The desire to predict discoveries pervades modern science. The more predictable we can make the process of scientific discovery, the more efficiently resources will be used to support technological, biomedical, and scientific advances. However, our present understanding of how discoveries emerge is limited, and relatively few predictions by individuals, publishers, funding agencies, or hiring committees are made in a scientific way.
The statistical occurrence of innovations shows striking regularities that represent a starting point to get a deeper insight in the whole phenomenology(1). The widespread availability of bibliographic databases and online platforms—Google Scholar, PubMed, JSTOR and others—are enabling a new generation of researchers to develop deeper insights into the scientific process.
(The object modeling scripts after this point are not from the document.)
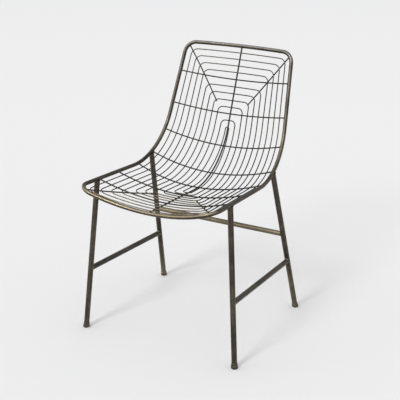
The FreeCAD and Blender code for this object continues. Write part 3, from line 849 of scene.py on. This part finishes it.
class CHAIR_OT_rim(bpy.types.Operator):
    """Bend the round bar that runs all the way round the shell"""

    bl_idname = "chair.rim"
    bl_label = "Rim"

    def execute(self, context):
        sizes = context.scene.chair_shell
        piece = Piece(RIM_RUB_AND_SHEEN)
        points = Shell(sizes).rim.ring(BAR_STEP, FINE_TURN)
        piece.tube(points, sizes.rim_dia / 2, BAR_SIDES, closed=True)
        piece.finish("rim_bar", bar_finish(context.scene), BAR_SLOT, "rim")
        return {"FINISHED"}


class CHAIR_OT_loops(bpy.types.Operator):
    """Bend the closed wires that nest inside the rim"""

    bl_idname = "chair.loops"
    bl_label = "Loops"

    def execute(self, context):
        sizes = context.scene.chair_shell
        for number, loop in enumerate(Shell(sizes).loops, start=1):
            piece = Piece(LOOP_RUB_AND_SHEEN)
            piece.tube(loop.ring(WIRE_STEP, FINE_TURN), sizes.loop_dia / 2, WIRE_SIDES, closed=True)
            node = f"loop_wire_{number:02d}"
            piece.finish(f"bent_{node}", wire_finish(context.scene), WIRE_SLOT, node)
        return {"FINISHED"}


class CHAIR_OT_cross_wires(bpy.types.Operator):
    """Lay the seven wires that cross the loops on the sitter's side"""

    bl_idname = "chair.cross_wires"
    bl_label = "Cross wires"

    def execute(self, context):
        sizes = context.scene.chair_shell
        for name, points in Shell(sizes).cross_wires():
            piece = Piece(CROSS_RUB_AND_SHEEN)
            piece.tube(points, sizes.cross_dia / 2, WIRE_SIDES)
            place, _, rest = name.partition("_")
            node = f"{place}_cross_wire_{rest}" if rest else f"{place}_cross_wire"
            piece.finish(f"round_{node}", wire_finish(context.scene), WIRE_SLOT, node)
        return {"FINISHED"}


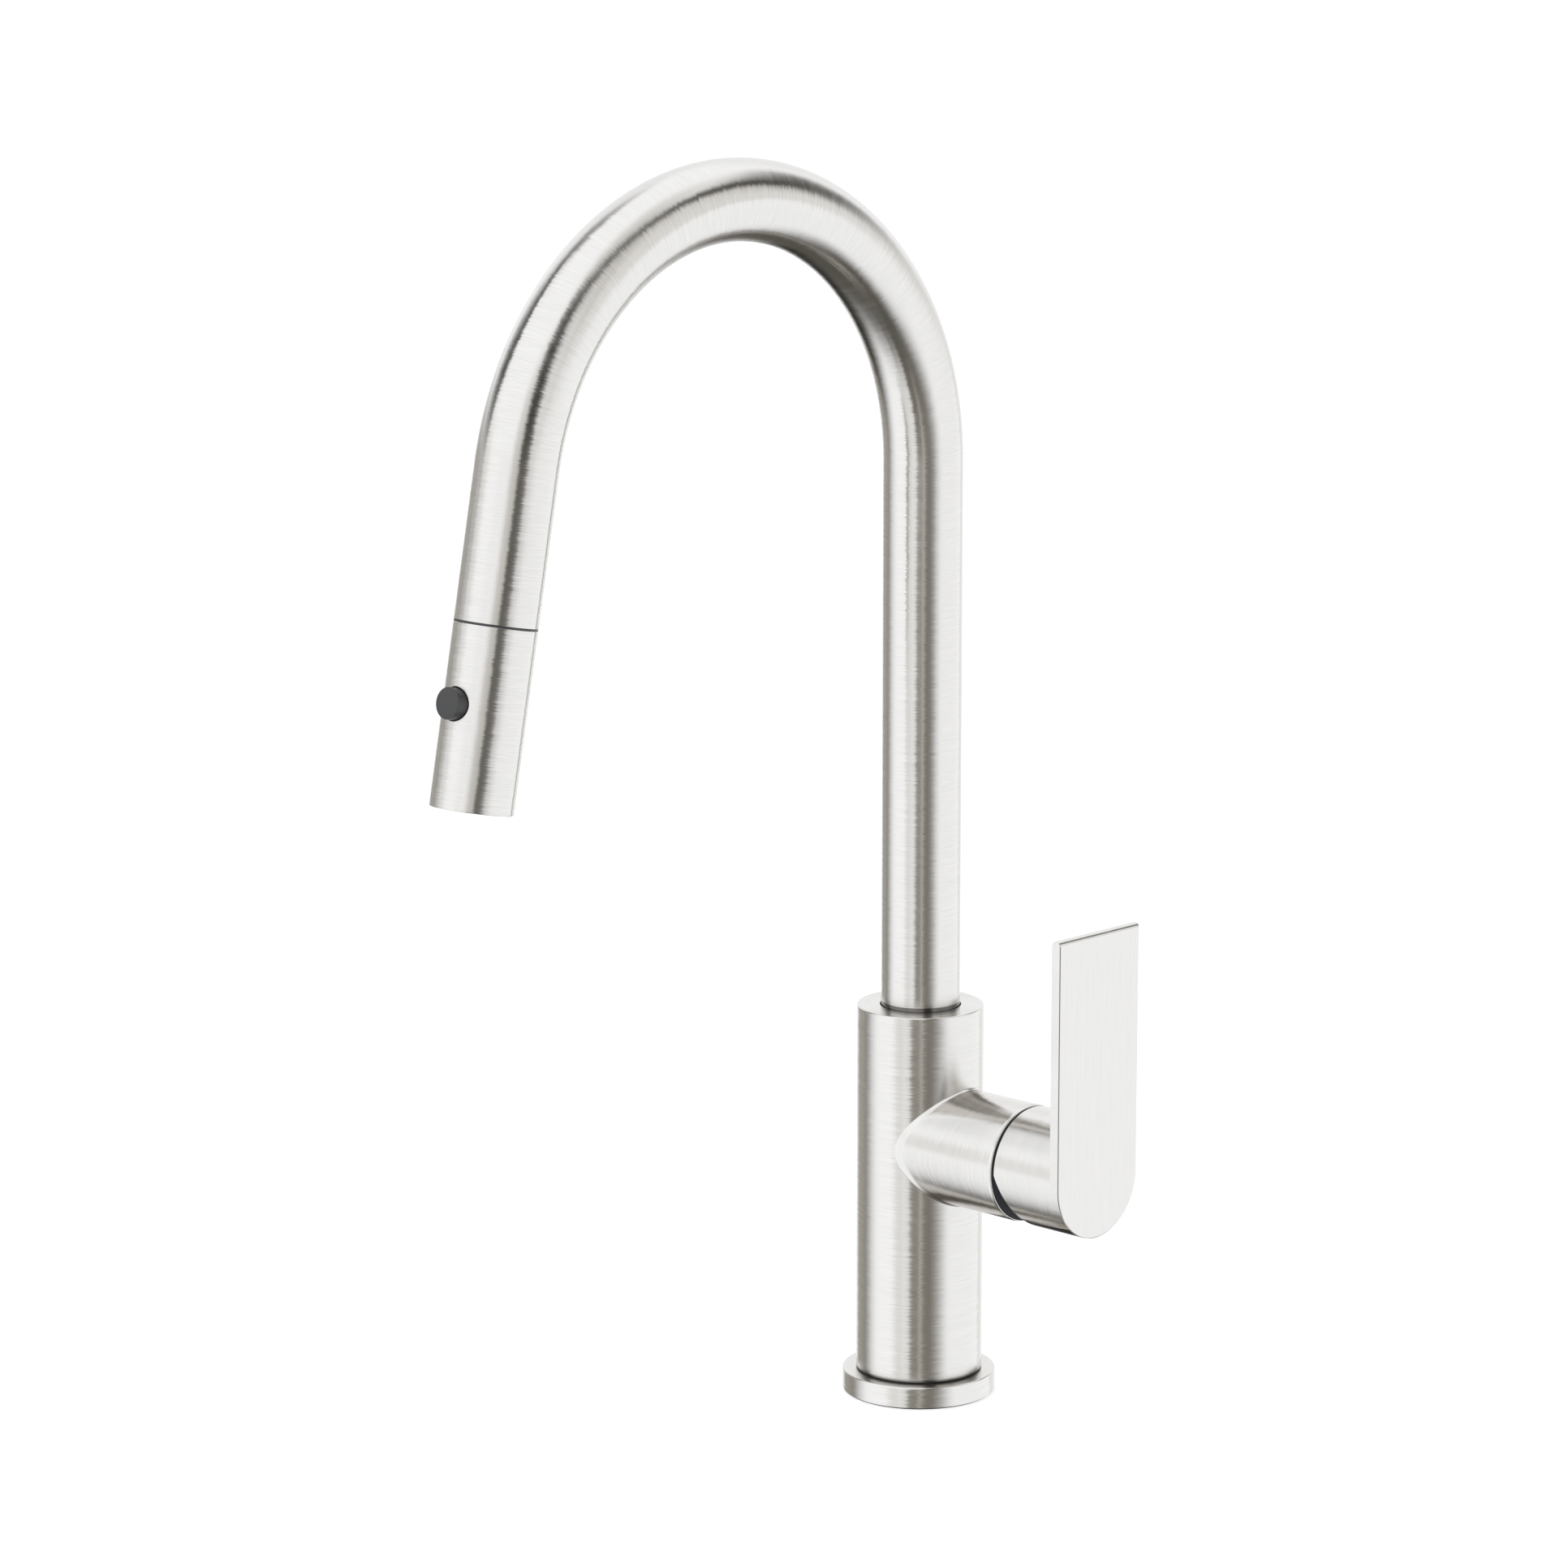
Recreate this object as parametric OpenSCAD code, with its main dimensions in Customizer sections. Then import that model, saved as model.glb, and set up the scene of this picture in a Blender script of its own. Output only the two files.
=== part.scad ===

These efforts raise a provocative question: Will we eventually be able to predict important discoveries or their discoverers?
This is the question that Aaron Clauset, Daniel B. Larremore, and Roberta Sinatra formulate in an essay(2) published in Science 3 Feb 2017. Their analysis and discussion is a piece in the “science of science” worth reading. As you may guess, the answer is not simple, and there is a dark side.
The history of scientific discovery provides evidence of both, discoveries which can be reasonably anticipated as theory and evidence accumulate—like the observation of gravitational waves, the structure of DNA, or the decoding of the human genome—and others—like antibiotics, programmable gene editing, and cosmic microwave background radiation—which seem impossible to predict. They represent puzzle pieces that change how we think the puzzle is organised or that find new uses in underdeveloped parts of the puzzle. (Surely, those introducing paradigm shifts(4).)
The authors explain how science’s social fabric determines the preferential attachment mechanism which explains why citations are distributed so unevenly across papers, and why some receive hundreds or even thousands of times more attention than the typical paper. This model also makes remarkably good predictions for how citations accumulate within a developing field. However, some discoveries do not follow these rules. For instance, there are papers far exceeding the predictions made by simple preferential attachment. And then, there are the sleeping beauties, and the funerals
Researchers have investigated the predictability of individual scientists’ performance and achievements over the course of a career. The conventional narrative(3) is that, after being hired, a researcher’s productivity tends to rise rapidly to an early peak and then gradually declines (see figure below). It was also widely believed that the early to middle years of a career are more likely to produce a scientist’s “personal best” discovery (i.e., most well cited result).
More recent studies show that there is no correlation between the impact of a discovery and its timing within a scientist’s career. In fact, the personal best is more likely to occur in the more productive phases of a scientist’s career, which may or may not coincide with early years. It is also interesting to learn that grant proposals led by female or non-white investigators, or those focused on interdisciplinary research, are less likely to receive funding.
Citations and publications are measures of past success that exhibit a strong feedback loop. When combined with the hyper-competitive nature of modern scientific publishing, funding, and hiring, they can create dramatic inequalities in apparent success.
We have a responsibility to ensure that the use of prediction tools does not inhibit future discovery, marginalize underrepresented groups, exclude novel ideas, or discourage interdisciplinary work and the development of new fields.
Relying too heavily on those measures may have unintended consequences, much in the vein of a self-fulfilling prophecy (and similar to the filter bubble what we are seeing in other areas invaded by a reckless use of big data).
This widespread emphasis on predictable discoveries over unexpected ones breeds a different, more risk-averse scientist.
In other words, to what extent the belief that we can “wisely” anticipate discoveries will end up conditioning or constraining what we actually discover. Is it happening?
A troubling trend, however, is the nearly annual declaration by a Nobel laureate that their biggest discovery would not have been possible in today’s research environment. The 2016 declaration came from Ohsumi, who decried the fact that “scientists are now increasingly required to provide evidence of immediate and tangible application of their work”
To conclude, a humbling insight:
A more reliable engine for generating scientific discoveries may be to cultivate and maintain a healthy ecosystem of scientists rather than focus on predicting individual discoveries.
____________________
(1) Loreto, Vittorio, Vito D. P. Servedio, Steven H. Strogatz, and Francesca Tria. 2017. ‘Dynamics on Expanding Spaces: Modeling the Emergence of Novelties’, January. doi:10.1007/978-3-319-24403-7_5.
(2) Clauset, Aaron, Daniel B. Larremore, and Roberta Sinatra. 2017. ‘Data-Driven Predictions in the Science of Science’. Science 355 (6324): 477–80. doi:10.1126/science.aal4217.
(3) Way, Samuel F., Allison C. Morgan, Aaron Clauset, and Daniel B. Larremore. 2016. ‘The Misleading Narrative of the Canonical Faculty Productivity Trajectory’. arXiv:1612.08228 [Physics], December. http://arxiv.org/abs/1612.08228.
(4) Kuhn, Thomas S. 1996. The Structure of Scientific Revolutions, 3rd Edition. 3rd edition. Chicago, IL: The University of Chicago Press.